Would having a primary ability score two points lower put you off playing the game, if everyone else is in the same boat? For the purposes of the discussion if you’re looking for a heroic game then obviously this isn’t going to be something you would want, so that kinda goes without saying.
I've done similar and the game played out much better with magic items being more important but absent actual support from wotc it falls prey to any single player at the table deciding "there is no way this can work or be fun" and playing in a way that ensures the decision becomes a self fulfilling prophecy. I'm not going to do the math on your point buy but would suggest a 6 & 4 at +1 & +2 (just skip 5 & 7 totally). since that widens the gap between minmaxed primary attrib & dump stat to a meaningful degree in play and still rewards players who want a more rounded midrange attribute array suitable for broader &less focused goals.
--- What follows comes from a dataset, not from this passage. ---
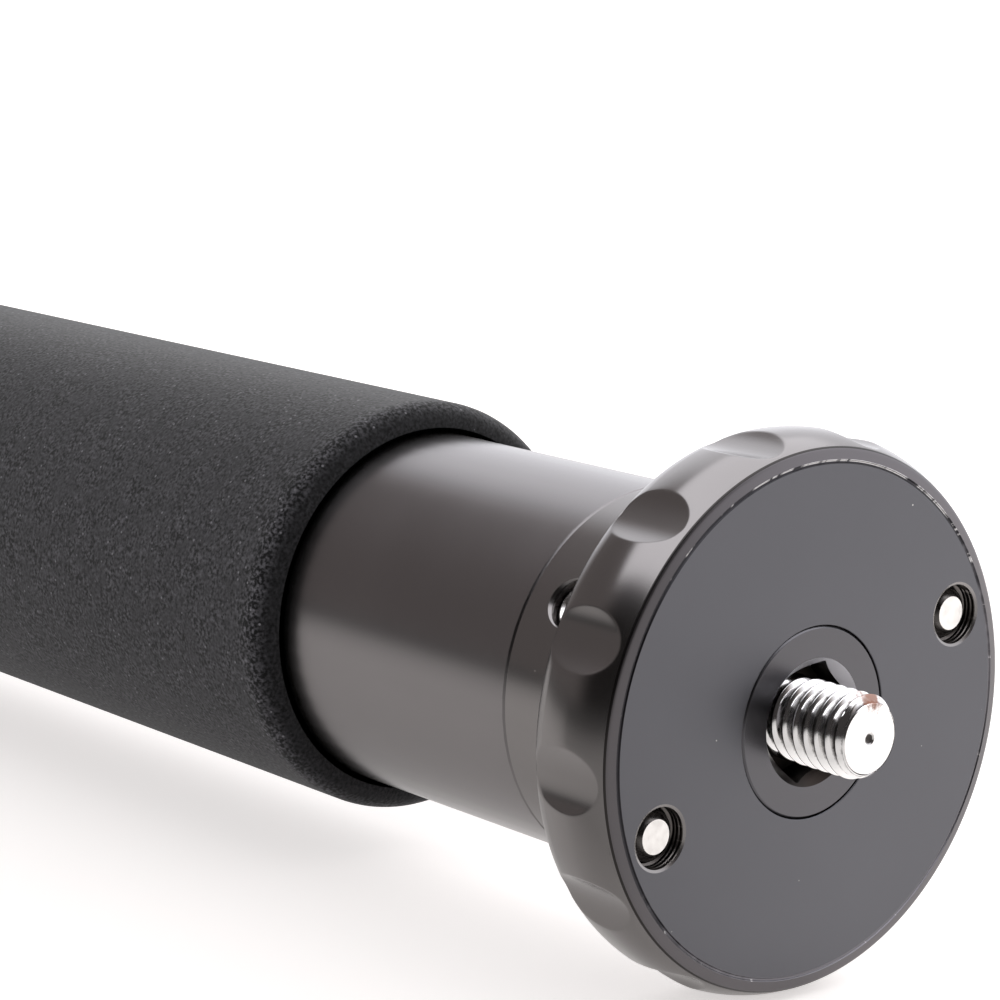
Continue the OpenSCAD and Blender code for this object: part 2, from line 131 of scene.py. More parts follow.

There are so many abilities with charges tied to proficiency bonus now that going an extra step to slow proficiency bonus growth causes a lot more secondary effects to consider beyond what magic item churn can cover but it too can suffer from the self fulfilling prophecy problem.
 


Roleplaying dump stats or horrible 3d6 rolls can be funny for one-shots, but it sounds exhausting when doing anything long-form. At some point you gotta ask yourself, is Ravenloft about People braving the Dark and Triumphing over Evil TM or Grog the Barbarian being really really deficient in crystalline intelligence tasks.
That's why I don't consider any stat to be a "dump stat." All of them are important to every one of my PCs. That doesn't mean that some can't be low or I won't roleplay a low stat, but I don't believe in making a stat low to dump it there because it's not important.
 

I like the idea. Starting with less buying points is the other method.
Limiting/caping scores for races or certain levels is another way assist in players not min/maxing too much.
Requiring a feat for multi-classing is what I'm using for our 2014 game.
We also have benefits for odd-numbered ability scores...
  • Intelligence offers additional proficiencies/languages, sets your limit for spell-level casting etc
  • Charisma determines attunement limit
and so on.
 

My own experience has been that higher ability scores lead to more diverse parties and fewer cookie-cutter builds. When you raise the floor, players seem more open to unusual concepts and risky ideas.

So I suspect lowering base scores will push players towards safer, more reliable (more powerful) characters and away from taking risks on a race/class combo that isn’t optimized - or even shunning “lower tier” classes entirely.
 

I have sucessfully played a rogue3/bard4/sorcerer3 in 5.0 with comparable stats (14 dex and 14 cha after stat increases).
The character was focussed on blade cantips and rituals.
I was given some nice magic items and we played in a 2 player party.

No. It really does not effect your character very much, as long as you don't play overoptimized. Ravenloft characters should feel a bit less powerful and lower stats do exactly that by reducing number of uses and the impact of some abilities. In my case, bardic inspiration was only used in special circumstances and usually held for emergencies by my party member.